** Start of Supplied information **
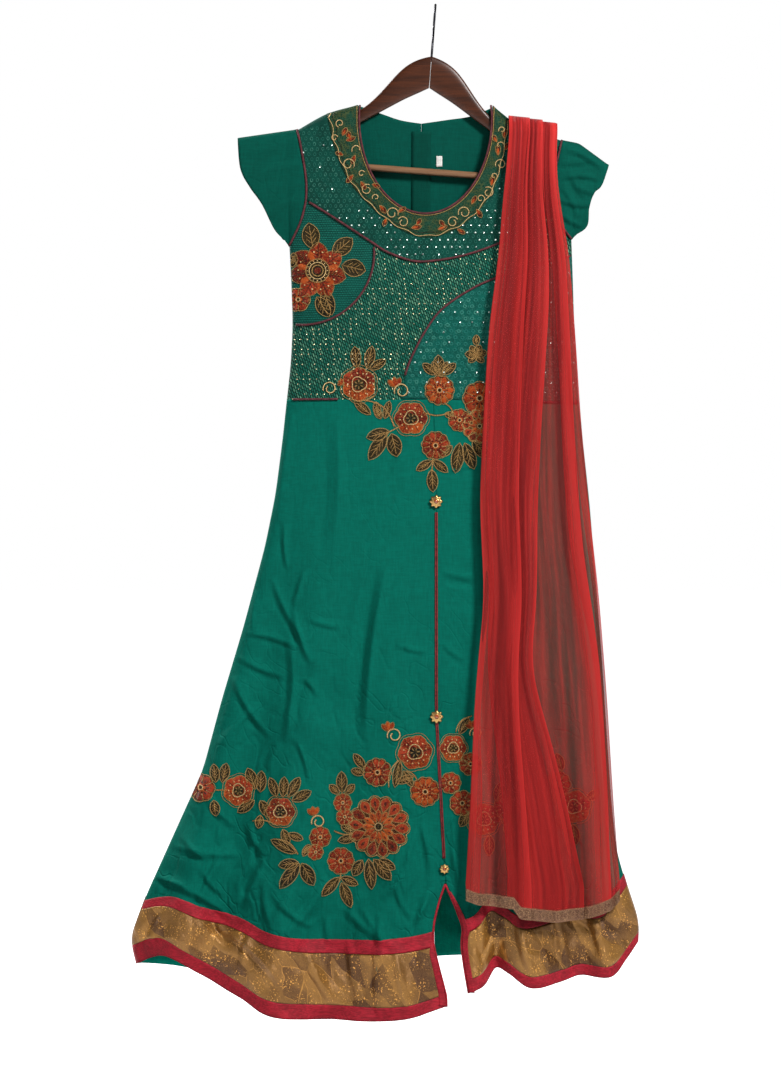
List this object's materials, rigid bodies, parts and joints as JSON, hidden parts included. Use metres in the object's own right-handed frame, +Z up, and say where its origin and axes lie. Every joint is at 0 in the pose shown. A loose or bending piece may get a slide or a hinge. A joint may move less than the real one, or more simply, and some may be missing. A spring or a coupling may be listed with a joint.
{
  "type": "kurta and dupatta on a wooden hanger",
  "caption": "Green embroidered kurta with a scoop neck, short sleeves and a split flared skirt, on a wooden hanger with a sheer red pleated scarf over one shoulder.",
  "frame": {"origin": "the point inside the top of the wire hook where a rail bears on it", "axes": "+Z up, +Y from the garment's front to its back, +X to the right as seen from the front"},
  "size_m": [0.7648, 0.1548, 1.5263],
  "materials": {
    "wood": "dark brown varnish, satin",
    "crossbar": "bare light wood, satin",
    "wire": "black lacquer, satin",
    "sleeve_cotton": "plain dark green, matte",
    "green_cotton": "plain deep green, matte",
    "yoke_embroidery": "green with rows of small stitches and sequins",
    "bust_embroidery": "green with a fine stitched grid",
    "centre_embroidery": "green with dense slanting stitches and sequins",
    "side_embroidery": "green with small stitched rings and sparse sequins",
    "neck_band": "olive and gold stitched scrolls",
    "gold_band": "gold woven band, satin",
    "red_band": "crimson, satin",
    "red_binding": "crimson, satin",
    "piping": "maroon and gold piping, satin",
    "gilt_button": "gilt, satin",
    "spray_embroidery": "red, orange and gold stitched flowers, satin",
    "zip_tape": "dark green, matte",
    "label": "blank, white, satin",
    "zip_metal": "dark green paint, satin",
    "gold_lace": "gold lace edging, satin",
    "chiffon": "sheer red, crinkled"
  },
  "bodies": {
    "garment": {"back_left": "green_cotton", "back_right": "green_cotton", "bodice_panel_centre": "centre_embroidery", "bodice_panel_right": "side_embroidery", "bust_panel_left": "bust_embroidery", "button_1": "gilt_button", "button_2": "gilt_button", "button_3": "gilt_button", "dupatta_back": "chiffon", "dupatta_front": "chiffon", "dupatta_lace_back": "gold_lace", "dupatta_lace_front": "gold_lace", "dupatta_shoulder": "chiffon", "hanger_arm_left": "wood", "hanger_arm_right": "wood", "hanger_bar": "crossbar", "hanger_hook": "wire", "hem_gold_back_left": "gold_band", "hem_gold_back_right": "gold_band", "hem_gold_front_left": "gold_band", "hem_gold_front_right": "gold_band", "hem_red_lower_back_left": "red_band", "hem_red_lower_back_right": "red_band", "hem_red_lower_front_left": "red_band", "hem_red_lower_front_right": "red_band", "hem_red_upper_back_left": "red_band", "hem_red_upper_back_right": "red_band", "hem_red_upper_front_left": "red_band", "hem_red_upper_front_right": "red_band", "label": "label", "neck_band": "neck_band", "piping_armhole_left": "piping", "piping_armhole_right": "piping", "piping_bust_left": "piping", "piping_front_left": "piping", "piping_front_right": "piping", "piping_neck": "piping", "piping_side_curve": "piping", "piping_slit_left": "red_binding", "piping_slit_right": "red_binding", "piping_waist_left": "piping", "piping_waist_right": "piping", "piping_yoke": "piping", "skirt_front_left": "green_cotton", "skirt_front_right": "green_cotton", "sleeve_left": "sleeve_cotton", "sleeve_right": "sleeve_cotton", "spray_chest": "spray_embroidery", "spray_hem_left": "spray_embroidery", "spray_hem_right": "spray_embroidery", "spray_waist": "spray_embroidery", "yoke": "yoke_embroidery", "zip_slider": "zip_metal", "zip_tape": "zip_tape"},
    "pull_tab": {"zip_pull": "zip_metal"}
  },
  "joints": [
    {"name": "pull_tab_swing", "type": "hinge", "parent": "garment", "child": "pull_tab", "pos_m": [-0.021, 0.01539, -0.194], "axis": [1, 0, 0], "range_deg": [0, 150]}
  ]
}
** End of Supplied information **
__Set exercise__.
Please output the complete data exactly.

__Task answer__.
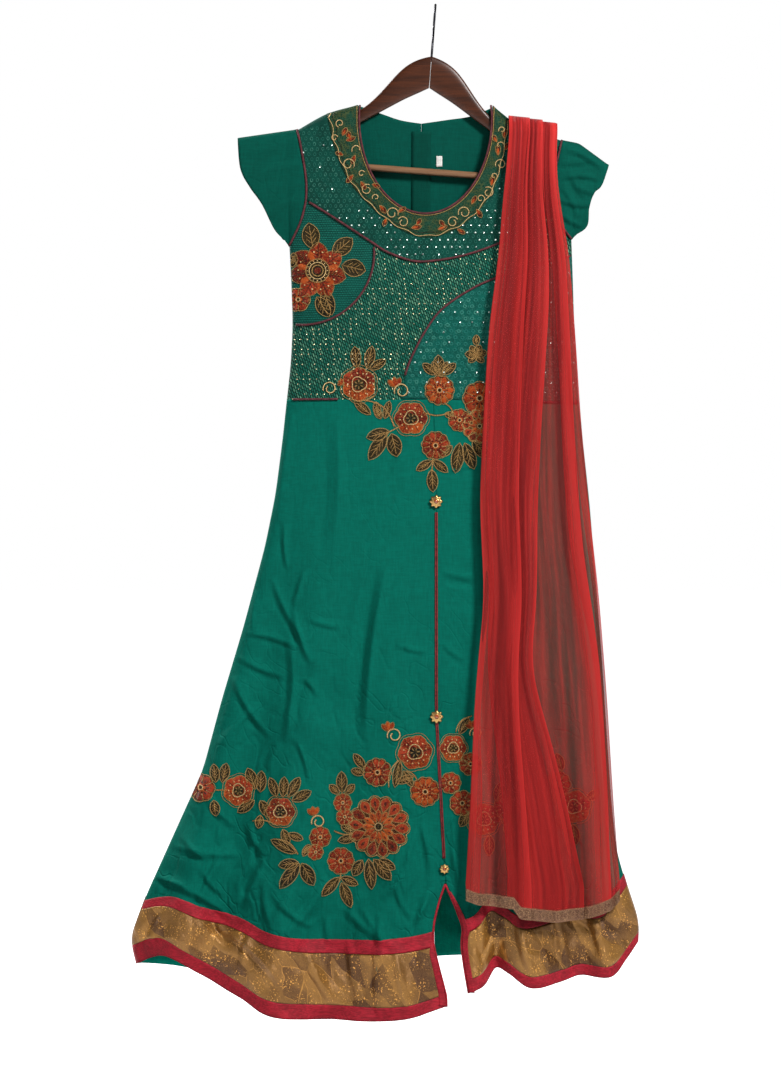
List this object's materials, rigid bodies, parts and joints as JSON, hidden parts included. Use metres in the object's own right-handed frame, +Z up, and say where its origin and axes lie. Every joint is at 0 in the pose shown. A loose or bending piece may get a slide or a hinge. A joint may move less than the real one, or more simply, and some may be missing. A spring or a coupling may be listed with a joint.
{
  "type": "kurta and dupatta on a wooden hanger",
  "caption": "Green embroidered kurta with a scoop neck, short sleeves and a split flared skirt, on a wooden hanger with a sheer red pleated scarf over one shoulder.",
  "frame": {"origin": "the point inside the top of the wire hook where a rail bears on it", "axes": "+Z up, +Y from the garment's front to its back, +X to the right as seen from the front"},
  "size_m": [0.7648, 0.1548, 1.5263],
  "materials": {
    "wood": "dark brown varnish, satin",
    "crossbar": "bare light wood, satin",
    "wire": "black lacquer, satin",
    "sleeve_cotton": "plain dark green, matte",
    "green_cotton": "plain deep green, matte",
    "yoke_embroidery": "green with rows of small stitches and sequins",
    "bust_embroidery": "green with a fine stitched grid",
    "centre_embroidery": "green with dense slanting stitches and sequins",
    "side_embroidery": "green with small stitched rings and sparse sequins",
    "neck_band": "olive and gold stitched scrolls",
    "gold_band": "gold woven band, satin",
    "red_band": "crimson, satin",
    "red_binding": "crimson, satin",
    "piping": "maroon and gold piping, satin",
    "gilt_button": "gilt, satin",
    "spray_embroidery": "red, orange and gold stitched flowers, satin",
    "zip_tape": "dark green, matte",
    "label": "blank, white, satin",
    "zip_metal": "dark green paint, satin",
    "gold_lace": "gold lace edging, satin",
    "chiffon": "sheer red, crinkled"
  },
  "bodies": {
    "garment": {"back_left": "green_cotton", "back_right": "green_cotton", "bodice_panel_centre": "centre_embroidery", "bodice_panel_right": "side_embroidery", "bust_panel_left": "bust_embroidery", "button_1": "gilt_button", "button_2": "gilt_button", "button_3": "gilt_button", "dupatta_back": "chiffon", "dupatta_front": "chiffon", "dupatta_lace_back": "gold_lace", "dupatta_lace_front": "gold_lace", "dupatta_shoulder": "chiffon", "hanger_arm_left": "wood", "hanger_arm_right": "wood", "hanger_bar": "crossbar", "hanger_hook": "wire", "hem_gold_back_left": "gold_band", "hem_gold_back_right": "gold_band", "hem_gold_front_left": "gold_band", "hem_gold_front_right": "gold_band", "hem_red_lower_back_left": "red_band", "hem_red_lower_back_right": "red_band", "hem_red_lower_front_left": "red_band", "hem_red_lower_front_right": "red_band", "hem_red_upper_back_left": "red_band", "hem_red_upper_back_right": "red_band", "hem_red_upper_front_left": "red_band", "hem_red_upper_front_right": "red_band", "label": "label", "neck_band": "neck_band", "piping_armhole_left": "piping", "piping_armhole_right": "piping", "piping_bust_left": "piping", "piping_front_left": "piping", "piping_front_right": "piping", "piping_neck": "piping", "piping_side_curve": "piping", "piping_slit_left": "red_binding", "piping_slit_right": "red_binding", "piping_waist_left": "piping", "piping_waist_right": "piping", "piping_yoke": "piping", "skirt_front_left": "green_cotton", "skirt_front_right": "green_cotton", "sleeve_left": "sleeve_cotton", "sleeve_right": "sleeve_cotton", "spray_chest": "spray_embroidery", "spray_hem_left": "spray_embroidery", "spray_hem_right": "spray_embroidery", "spray_waist": "spray_embroidery", "yoke": "yoke_embroidery", "zip_slider": "zip_metal", "zip_tape": "zip_tape"},
    "pull_tab": {"zip_pull": "zip_metal"}
  },
  "joints": [
    {"name": "pull_tab_swing", "type": "hinge", "parent": "garment", "child": "pull_tab", "pos_m": [-0.021, 0.01539, -0.194], "axis": [1, 0, 0], "range_deg": [0, 150]}
  ]
}